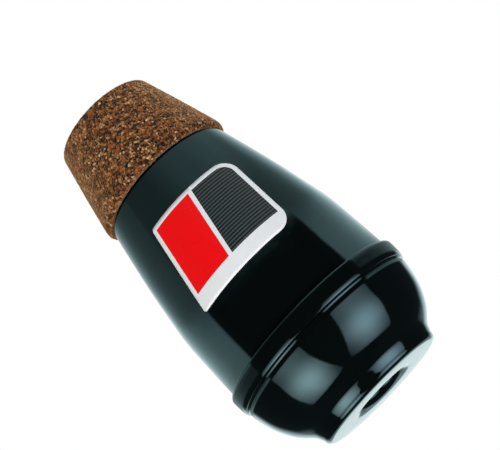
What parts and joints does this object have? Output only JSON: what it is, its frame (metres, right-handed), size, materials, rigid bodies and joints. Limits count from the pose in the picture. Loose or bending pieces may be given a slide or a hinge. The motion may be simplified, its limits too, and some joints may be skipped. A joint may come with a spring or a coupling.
{
  "type": "practice mute",
  "caption": "Black lacquered bulb-shaped practice mute for a trumpet, with a tapered cork collar that grips the bell and a damped outlet tube through its flat end.",
  "frame": {"origin": "centre of the bowl's flat end face, on which the mute stands", "axes": "+Z along the mute's axis, from the flat end towards the cork collar; -Y is the side with the label"},
  "size_m": [0.0832, 0.0832, 0.1519],
  "materials": {
    "black_lacquer": "gloss",
    "cork": "matte",
    "printed_label": "gloss",
    "bare_metal": "satin",
    "felt": "matte"
  },
  "bodies": {
    "root": {"bottom_bowl": "black_lacquer", "body_shell": "black_lacquer", "cork_collar": "cork", "label": "printed_label", "outlet_tube": "bare_metal", "tube_stop_ring": "bare_metal", "lower_felt_washer": "bare_metal", "felt_sleeve": "felt", "upper_felt_washer": "bare_metal", "tube_cap": "bare_metal", "damping_ring": "felt"}
  },
  "joints": []
}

> Request: Your task is to repeat each line of the material exactly.

> Response:
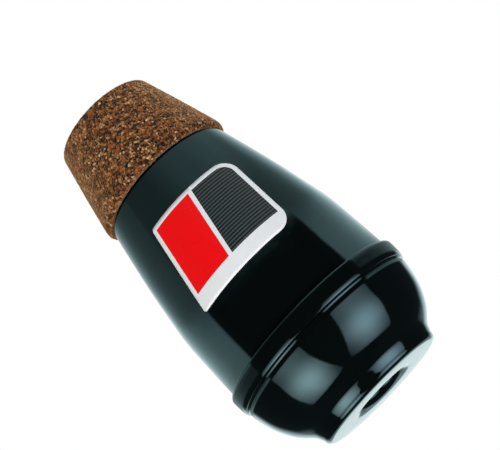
What parts and joints does this object have? Output only JSON: what it is, its frame (metres, right-handed), size, materials, rigid bodies and joints. Limits count from the pose in the picture. Loose or bending pieces may be given a slide or a hinge. The motion may be simplified, its limits too, and some joints may be skipped. A joint may come with a spring or a coupling.
{
  "type": "practice mute",
  "caption": "Black lacquered bulb-shaped practice mute for a trumpet, with a tapered cork collar that grips the bell and a damped outlet tube through its flat end.",
  "frame": {"origin": "centre of the bowl's flat end face, on which the mute stands", "axes": "+Z along the mute's axis, from the flat end towards the cork collar; -Y is the side with the label"},
  "size_m": [0.0832, 0.0832, 0.1519],
  "materials": {
    "black_lacquer": "gloss",
    "cork": "matte",
    "printed_label": "gloss",
    "bare_metal": "satin",
    "felt": "matte"
  },
  "bodies": {
    "root": {"bottom_bowl": "black_lacquer", "body_shell": "black_lacquer", "cork_collar": "cork", "label": "printed_label", "outlet_tube": "bare_metal", "tube_stop_ring": "bare_metal", "lower_felt_washer": "bare_metal", "felt_sleeve": "felt", "upper_felt_washer": "bare_metal", "tube_cap": "bare_metal", "damping_ring": "felt"}
  },
  "joints": []
}